Run a quarterly skill thesis. Pick one business problem you want to become known for solving, then choose the skills that support it. Make it specific: speed up reporting cycles, reduce customer churn drivers, improve QA, tighten forecasting, improve onboarding time, standardize project intake. Your learning becomes relevant immediately, and managers support relevant learning because it moves metrics.
Build a “skills ledger” and keep it operational. Track date, skill, where it was applied, and outcome. That ledger becomes your performance narrative, your promotion packet, and your interview story bank. It also prevents the most common failure pattern: doing real work improvements and forgetting them when review season arrives.
Treat your network as a learning engine. Get feedback on artifacts, share templates internally, and ask peers for their best checklists and SOPs. The strongest professionals do not hoard, they standardize. Standardization reduces noise, and reduced noise creates time for higher-level thinking, which is where automation can’t replace you.
What Does a Lifelong Learning Mindset Mean in the Age of Automation?

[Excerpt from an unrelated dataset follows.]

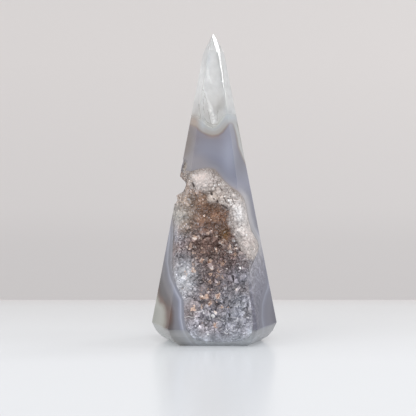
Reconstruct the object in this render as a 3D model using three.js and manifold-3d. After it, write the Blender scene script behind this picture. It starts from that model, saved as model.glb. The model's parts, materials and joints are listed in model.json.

- Continuously refresh skills instead of relying on static credentials
- Tie learning to real work outputs like templates, automations, or SOPs
- Use AI to accelerate drafts, not replace judgment or verification
- Prove capability with artifacts, not courses or claims
Build Your 90-Day Skill Engine And Keep It Running
Automation rewards people who can refresh skills on a schedule, not people who wait for a crisis to start learning. Keep the plan simple: one skill focus, weekly artifacts, daily short sessions, and a ledger that tracks outcomes. Use AI to speed up drafts, practice, and coverage, then validate aggressively and ship clean work. When you make learning visible through deliverables, employers stop debating potential and start recognizing performance. Set the cadence now, protect it like a meeting, and let compounding do the heavy lifting.